Chega uma hora em que você se dá conta de que não existe solução para o mundo, as pessoas, as coisas; não há uma saída, inexiste uma chave, quer dizer, existem chaves para algumas passagens, mas eu digo uma chave total… Quando chega essa hora, as pessoas costumam seguir um destes três caminhos:

ou ficam amargas, odiando tudo e todos, e então se isolam não só nos seus apartamentos mas sobretudo dentro de si (geralmente em alguma região muito desinteressante dentro de si), ou então viram um daqueles bonzinhos nervosos, um daqueles moralistas histéricos que ficam dizendo coisas como: você é muito egoísta, seu imbecil! Você tem que ser bom, seu animal!,

ou se enganam, não admitem que o concreto está irremediavelmente tomado por rachaduras e então se agarram a uma chave mal feita, um molde pretensamente definitivo religioso, político, ultra racional, ultra irracional, qualquer chave que no fundo elas sabem que não serve mas vão continuar girando na fechadura tentando abrir a porta de qualquer jeito, pior, fingindo que a porta se abriu,

ou aceitam esta bizarrice chamada realidade, esse piso onde caíram torrões de açúcar e baratas cheias de gosma que não é qualquer um que experimenta: a gente desfruta parte da vida e fica tentando engolir a outra parte, fica tentando enfiá-la goela abaixo como a G.H., mas não é por qualquer garganta que a gosma passa: não existe uma saída, as pessoas são boas e más; algumas foram vencidas pela sua faceta mais estúpida, é verdade, mas talvez a mudança verdadeira exista, ora, é claro que a mudança verdadeira existe, mas é rara e exige muita força de ser, e as forças fracas inventadas lá de fora nos empurrando para o senso comum, para um patético festival de fraquezas… E quando eu paro pra pensar nos conflitos entre o que eu quero pra mim e o que eu quero pro coletivo, os horrores da indústria da carne e o deleite diante de um bife, e acima de tudo a vontade de amar as coisas e a decisão de mandar tudo às favas porque nada disso aqui tem sentido… 
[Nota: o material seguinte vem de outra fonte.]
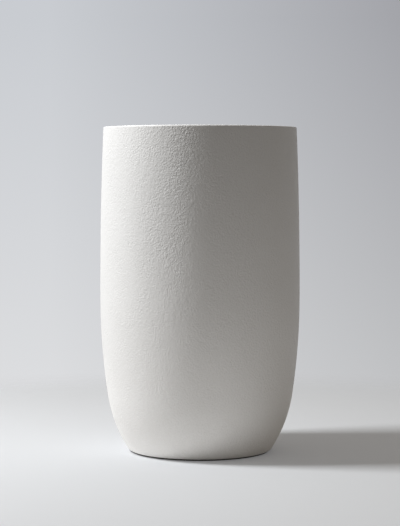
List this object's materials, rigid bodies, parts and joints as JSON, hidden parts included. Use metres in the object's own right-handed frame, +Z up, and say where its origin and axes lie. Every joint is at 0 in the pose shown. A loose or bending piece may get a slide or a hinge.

Mas você sabe, esse negócio de que nada disso aqui tem sentido é o tipo da coisa que só nos ocorre quando estamos desconectados das coisas, quando não amamos mais: pois nunca foi preciso entender o sentido das coisas para amá-las ou, pelo menos, para vivenciá-las com todo o nosso coração. 

Sei lá, como diria Drummond, essa lua, esse conhaque botam a gente comovido como o diabo.